*Your task*: Write out exactly the lines of the entries below from the one holding "What FreeCAD Python" to the one holding "flip-up port cover.", inclusive, and leave out all other lines.
═════ Task material
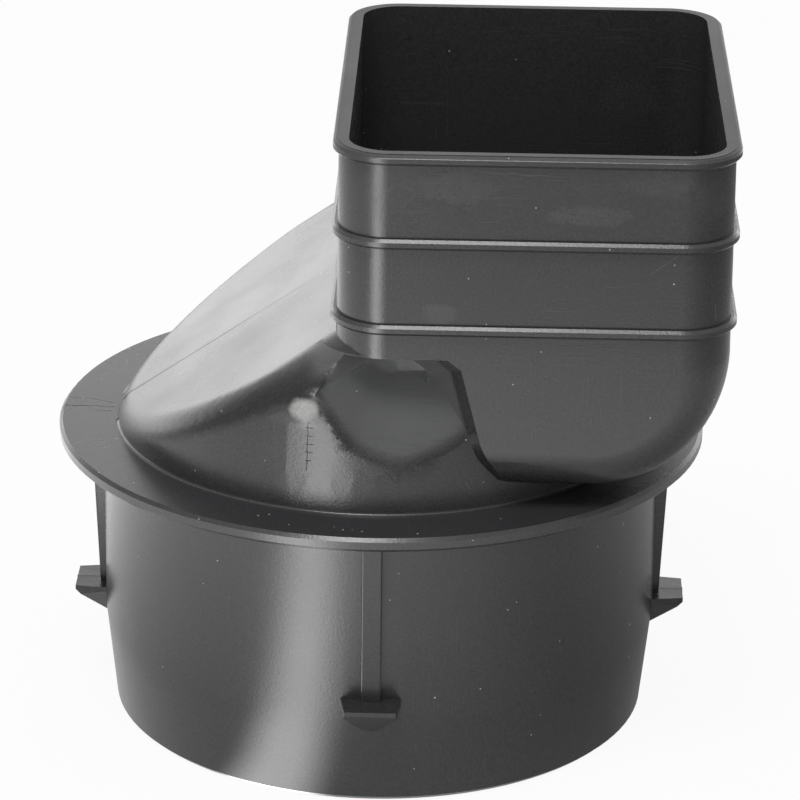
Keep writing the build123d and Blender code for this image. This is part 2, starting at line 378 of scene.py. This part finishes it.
def make_patch_group():
    """A soft-edged oval patch of surface, set by its centre and three half sizes, with a ragged border."""
    tree, entry, leave = new_group(
        "Worn Patch", {"Vector": None, "Centre": None, "Half Size": (0.01, 0.01, 0.01), "Ragged": 0.35},
        ("Mask",))
    offset = vector_node(tree, "SUBTRACT", -700, 100, entry["Vector"], entry["Centre"])
    share = vector_node(tree, "DIVIDE", -500, 100, offset, entry["Half Size"])
    reach = vector_node(tree, "LENGTH", -300, 100, share)
    rough = noise_node(tree, -500, -200, entry["Vector"], 260.0, 3.0)
    swing = math_node(tree, "SUBTRACT", -300, -200, rough, 0.5)
    shift = math_node(tree, "MULTIPLY", -100, -200, swing, entry["Ragged"])
    edge = math_node(tree, "ADD", 50, 100, reach, shift)
    feed(tree, leave["Mask"], range_node(tree, 300, 100, edge, 1.0, 0.45, smooth=True))


class ADAPTER_OT_surface_groups(bpy.types.Operator):
    """Builds the node groups that the finishes share"""
    bl_idname = "adapter.surface_groups"
    bl_label = "Surface Groups"

    def execute(self, context):
        make_grain_group()
        make_scratch_group()
        make_facing_group()
        make_pocket_group()
        make_line_group()
        make_dust_group()
        make_patch_group()
        return {"FINISHED"}


# Finishes

# Marks on the front of the collar and drum, as start, end and half width in millimetres over x and z
FRONT_SCRATCHES = (
    ((-0.3, 109.5), (1.4, 111.8), 0.10), ((1.4, 111.8), (3.9, 113.1), 0.09),
    ((3.9, 113.1), (6.0, 112.3), 0.09), ((16.3, 115.6), (28.7, 115.0), 0.10),
    ((33.2, 117.0), (33.3, 116.0), 0.12), ((45.9, 98.1), (50.8, 101.7), 0.09),
    ((57.2, 92.4), (57.3, 89.4), 0.14), ((15.9, 59.4), (16.6, 57.9), 0.16),
    ((16.5, 60.2), (16.8, 59.2), 0.12), ((2.2, 81.2), (6.5, 81.3), 0.10),
    ((5.0, 80.6), (13.0, 80.9), 0.09), ((7.0, 81.7), (12.0, 81.6), 0.09),
)
FRONT_TICKS = (
    ((-11.3, 70.0), (-11.6, 61.5), 0.06), ((-11.6, 69.0), (-10.4, 69.1), 0.06),
    ((-11.6, 67.6), (-10.6, 67.6), 0.05), ((-11.7, 66.1), (-10.3, 66.1), 0.06),
    ((-11.7, 64.7), (-10.7, 64.6), 0.05), ((-11.8, 63.3), (-10.9, 63.3), 0.05),
    ((1.9, 62.3), (3.6, 60.1), 0.05),
)
# Marks inside the collar, on its back wall
INNER_SCRATCHES = (
    ((2.1, 99.7), (10.6, 99.4), 0.30), ((10.5, 107.7), (10.7, 93.3), 0.12), ((8.6, 94.6), (8.7, 92.6), 0.20),
)
# Cracked skin on the flange where the mould halves met, over x and y
FLANGE_CRACKS = (
    ((-58.1, 0.3), (-54.0, 0.5), 0.22), ((-54.0, 0.5), (-48.8, 0.2), 0.16),
    ((-57.4, 4.6), (-53.0, 4.1), 0.12), ((-53.0, 4.1), (-49.2, 2.2), 0.14),
    ((-52.0, -1.9), (-48.9, -1.7), 0.14),
)
# Mottled scuffs on the collar and round the pocket, as centre, half size and strength, in metres
SCUFFS = (
    ((0.0356, -0.0459, 0.1080), (0.0085, 0.0030, 0.0022), 0.9),
    ((0.0133, -0.0459, 0.1124), (0.0080, 0.0030, 0.0034), 0.5),
    ((0.0479, -0.0459, 0.1140), (0.0080, 0.0040, 0.0032), 0.7),
    ((0.0109, -0.0459, 0.0902), (0.0036, 0.0030, 0.0024), 1.0),
    ((0.0561, -0.0440, 0.1120), (0.0040, 0.0060, 0.0060), 0.5),
    ((0.0445, 0.0442, 0.1010), (0.0085, 0.0030, 0.0050), 0.35),
    ((-0.0030, -0.0440, 0.1080), (0.0060, 0.0060, 0.0090), 0.5),
    ((-0.0095, -0.0452, 0.0735), (0.0030, 0.0030, 0.0036), 1.0),
    ((0.0015, -0.0470, 0.0640), (0.0085, 0.0040, 0.0030), 1.0),
)
# Painted highlight: a pale patch on the front knob that makes it look as if it caught the light
KNOB_PAINTED_HIGHLIGHT = (-0.0119, -0.0449, 0.0722)
KNOB_PAINTED_HIGHLIGHT_HALF = (0.0030, 0.0034, 0.0024)


def marks(tree, vector, lines, plane, where, level):
    """Joins straight marks, given in millimetres over two of the axes, into one mask kept to one wall."""
    mask = None
    for number, (start, end, half) in enumerate(lines):
        ends = []
        for a, b in (start, end):
            ends.append((a / 1000, 0, b / 1000) if plane == "XZ" else (a / 1000, b / 1000, 0))
        line = place_group(tree, "Line Mark", -900, level - 220 * number, vector,
                           Start=ends[0], End=ends[1], Half_Width=half / 1000)["Mask"]
        mask = line if mask is None else math_node(tree, "MAXIMUM", -600, level - 220 * number, mask, line)
    return math_node(tree, "MULTIPLY", -400, level, mask, where)


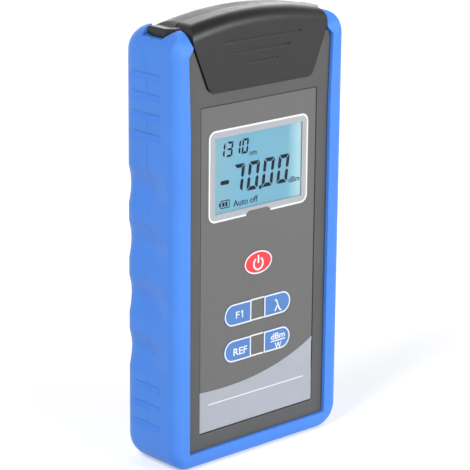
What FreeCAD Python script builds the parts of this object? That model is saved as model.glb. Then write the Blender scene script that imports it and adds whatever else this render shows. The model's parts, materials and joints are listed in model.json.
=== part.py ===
"""Hand-held optical power meter in a rubber boot, with a flip-up port cover.

Units are millimetres.  +X is to the right of the front face, +Y goes from the front to the
back, +Z is up.  The origin is under the middle of the meter, on the flat foot of the boot.
Depths written as `depth` are measured from the plane of the front panel, inwards.
"""
import FreeCAD, Part
import math
import os

V = FreeCAD.Vector

# ---------------------------------------------------------------- driving dimensions
# rubber boot
WIDTH = 94.0               # over the boot
DEPTH = 34.9               # front lip to back
EAR_TOP = 184.0            # top of the two boot ears
BOOT_CORNER_R = 10.5       # corners seen from the front
BOOT_FRONT_R = 4.5         # edge all round the front
BOOT_BACK_R = 10.0         # edge all round the back
BOOT_WALL = 5.0            # rubber at the sides
BOOT_FLOOR = 5.0           # rubber under the case
LIP_SIDE = 8.4             # front lip, at the sides
LIP_FLARE = 1.0            # the lip is this much narrower just below the lobes
FLARE_START = 40.0         # and gets narrower from this far below the ears' top
LIP_BOTTOM = 7.3           # front lip, at the bottom
LIP_PROUD = 1.5            # front lip, in front of the front panel
BACK_LIP_PROUD = 1.0       # back lip, behind the back panel
EAR_ROUND_R = 10.0         # ear, rounded towards the front
LOBE_START = 9.8           # underside of the lobes, below the ears' top
LOBE_BELOW = 1.6           # tips of the lobes, below the cover's full width
LOBE_TIP_R = 1.5
BACK_LIP = 14.0            # back lip, at the sides
BACK_LIP_BOTTOM = 13.0
BACK_BAND_BELOW = 13.0     # top of the rubber band across the back, below the ears' top
BACK_BAND_H = 21.0
BACK_OPEN_R = 5.0
FIT_GAP = 0.15             # boot to case

# finger dents and grip grooves in the boot's sides
DENTS = 4
DENT_PITCH = 23.3
DENT_FIRST_Z = 48.2        # middle of the lowest dent
DENT_DEEP = 3.2
DENT_CLEAR = 0.35          # the wavy skin lies this far off the rubber between the dents
DENT_TURN = 80.0           # degrees that the dents run round the back corner
GROOVE_R = 1.75
GROOVE_DEEP = 0.7
GROOVE_BEND_R = 15.0       # wider than the back corner, so that each groove runs out there
GROOVE_START = 6.5         # depth of the front end of each groove
TOP_GROOVES = 4
TOP_GROOVE_BELOW = 18.6    # uppermost groove, below the ears' top
TOP_GROOVE_PITCH = 8.1
LOW_GROOVES = 3
LOW_GROOVE_Z = 18.1        # lowest groove
LOW_GROOVE_PITCH = 8.45

# hard case
PANEL_STEP = 1.0           # front and back panels stand proud of the case under the lips
CASE_CORNER_R = 6.0
CASE_FRONT_R = 2.0
CASE_BACK_R = 6.5
EAR_T = 8.0                # rubber over the case's shoulders
SHOULDER_W = 5.0           # each shoulder, beside the crown
WALL = 2.2                 # side walls
FRONT_WALL = 2.4
SEAM_DEPTH = 11.5          # parting plane of the front and rear shells
CROWN_RISE = 5.2           # top of the arched crown over the ears, on the middle line
ARCH_R = 170.0             # radius of the arch, seen from the front
CROWN_BACK_R = 16.0        # crown, rounded towards the back
SHOULDER_R = 5.0           # crown and cover, rounded towards the sides

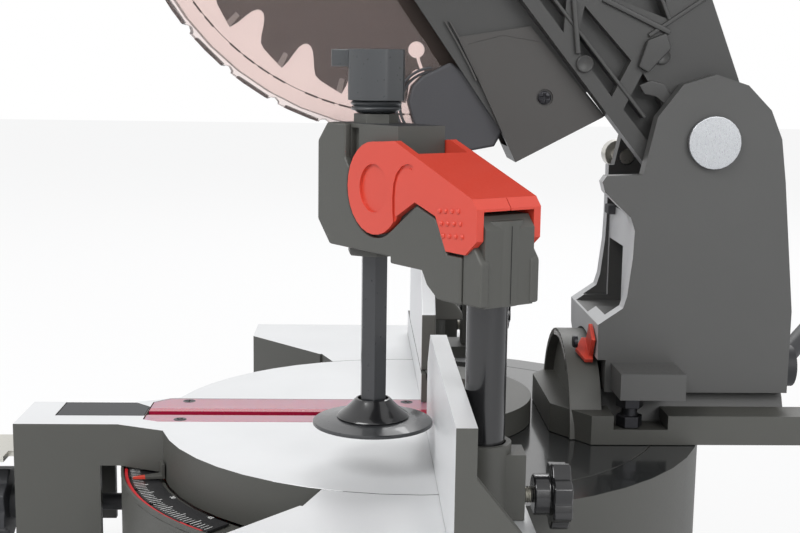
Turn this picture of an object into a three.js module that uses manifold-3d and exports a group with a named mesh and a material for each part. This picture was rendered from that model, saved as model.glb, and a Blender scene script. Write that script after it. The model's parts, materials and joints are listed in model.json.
══════════
*Answer for the task*:
What FreeCAD Python script builds the parts of this object? That model is saved as model.glb. Then write the Blender scene script that imports it and adds whatever else this render shows. The model's parts, materials and joints are listed in model.json.
=== part.py ===
"""Hand-held optical power meter in a rubber boot, with a flip-up port cover.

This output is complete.